Tracking technologies such as RFID, GPS tracking, geofencing, and route monitoring can help companies maintain better oversight over product movement. For manufacturers and distributors, the key is to connect physical security with supply chain tracking. A GPS alert is useful. A video-verified GPS alert, linked to a known vehicle, approved driver, route plan, and dispatch record, is much stronger.
Effective supply chain visibility may include:
- Serialisation and product-level identification
- Tamper-evident packaging
- RFID or barcode scanning at key checkpoints
- GPS tracking for transport vehicles
- Geofencing around warehouses, distribution centres, and approved rest stops
- Alerts for route deviation, unauthorised stops, or unexpected delays
- Centralised monitoring for faster investigation
The goal is not to create more data for the sake of data. The goal is to create a reliable chain of evidence from manufacturing to delivery.
Why Centralised Monitoring Matters
Security systems are only useful when alerts are acted on quickly and consistently. In many organisations, the challenge is not a lack of cameras, sensors, or access control devices. The challenge is fragmented visibility.
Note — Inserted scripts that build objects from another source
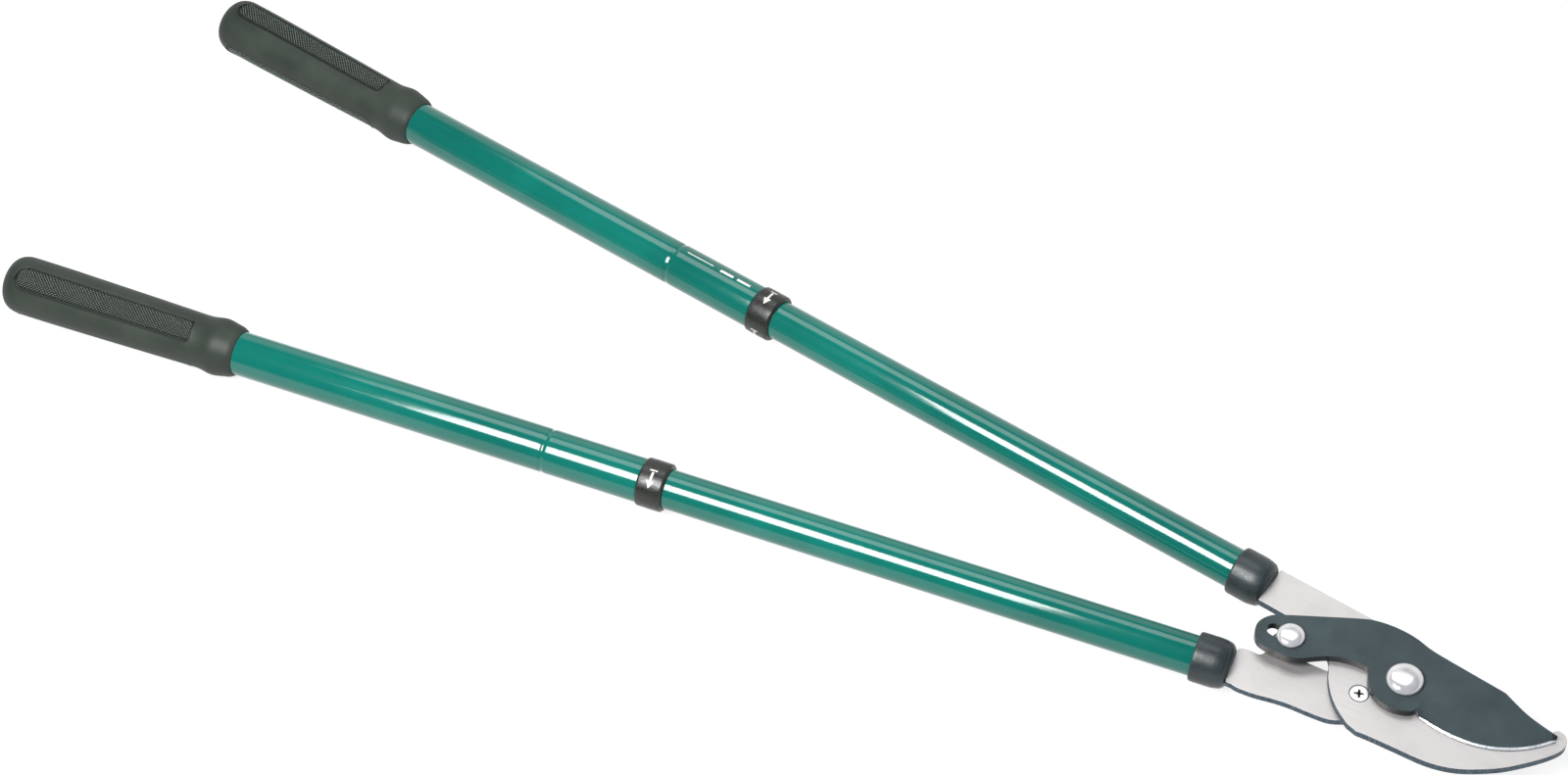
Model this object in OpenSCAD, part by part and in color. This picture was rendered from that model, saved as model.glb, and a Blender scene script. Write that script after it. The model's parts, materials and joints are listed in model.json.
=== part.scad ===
// Telescopic bypass loppers with a compound-action blade, lying flat with the jaws
// closed and both arms drawn out. +X runs from the grips to the jaws and +Z is up.
// The origin is under the middle of the whole outline, on the ground it lies on.
//
// The head is three flat layers on the way down: the blade, the hook plate whose tang
// carries the upper arm, and the tang of the lower arm. The lower tang turns on the
// link screw and drives the blade's tail through a bolt that rides in a curved slot.

/* [Head plates] */
// Thickness of the blade
blade_t = 5; // [4.5:0.1:5.5]
// Thickness of the hook plate
hook_t = 5; // [4.5:0.1:5.5]
// Thickness of the lower arm's tang
tang_t = 4.5; // [4:0.1:5]
// Gap between two plates that slide past each other
plate_gap = 0.3; // [0.25:0.05:0.4]

/* [Linkage] */
// Link screw's place along X, from the main pivot
link_x = -20.7; // [-21.5:0.1:-20]
// Link screw's place along Y, from the main pivot
link_y = -17.5; // [-18:0.1:-17]
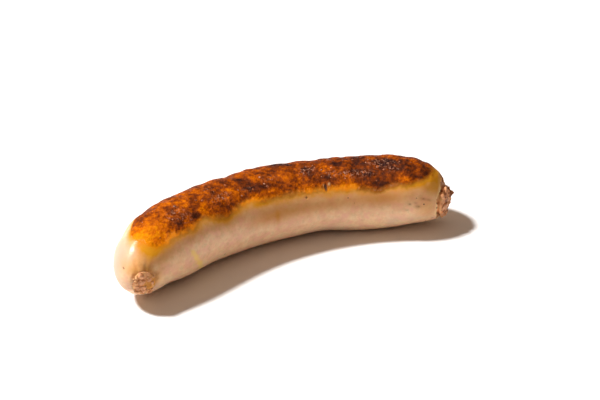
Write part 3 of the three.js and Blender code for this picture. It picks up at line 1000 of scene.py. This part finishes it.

A Central Monitoring and Command Centre can help bring different signals together. When access control, video surveillance, intrusion alarms, vehicle tracking, and incident workflows are monitored through a structured process, teams can make faster and better-informed decisions.
For pharmaceutical operations, this can support:
- 24/7 monitoring across critical areas
- Remote verification of alarms and suspicious activity
- Faster escalation to on-site teams or response personnel
- Standardised incident handling
- Clear reporting and audit trails
- Support for multi-site governance
This is important because counterfeit prevention depends on consistency. A strong process should not rely only on whether the right person happens to be watching at the right time.
Regular Audits Keep the System Honest
Even the best security design will weaken over time if it is not tested. People change roles. Contractors rotate. Access rights become outdated. Cameras get blocked. Procedures become routine. Small exceptions become accepted.
Regular audits and inspections help keep the system aligned with actual risk.
Useful audit practices include:
- Reviewing access rights by role and department
- Checking visitor and contractor access records
- Testing alarm response procedures
- Reviewing video coverage at critical areas
- Inspecting rejected, returned, and obsolete packaging controls
- Validating vehicle access and dispatch records
- Conducting surprise checks at loading, storage, and restricted zones
- Reviewing incident reports for recurring patterns
Audits should not be treated as a box-ticking exercise. They are a practical way to find weak points before counterfeiters, thieves, or internal bad actors find them first.
Building a Stronger Defence Against Counterfeit Pharmaceuticals
Counterfeit medicine prevention requires more than one solution. Packaging security, serialisation, access control, surveillance, vehicle tracking, monitoring, and audits all play different roles.
The strongest defence comes when these layers work together.
For pharmaceutical manufacturers, the priority should be to build a security model that protects critical areas, controls movement, verifies exceptions, and creates reliable records across the full supply chain.
This is not only about preventing loss. It is about protecting patients, preserving product integrity, supporting compliance, and maintaining trust in the medicines people depend on.
In today’s market, trust is part of the product. And for the pharmaceutical industry, that trust must be protected from the production floor to the patient.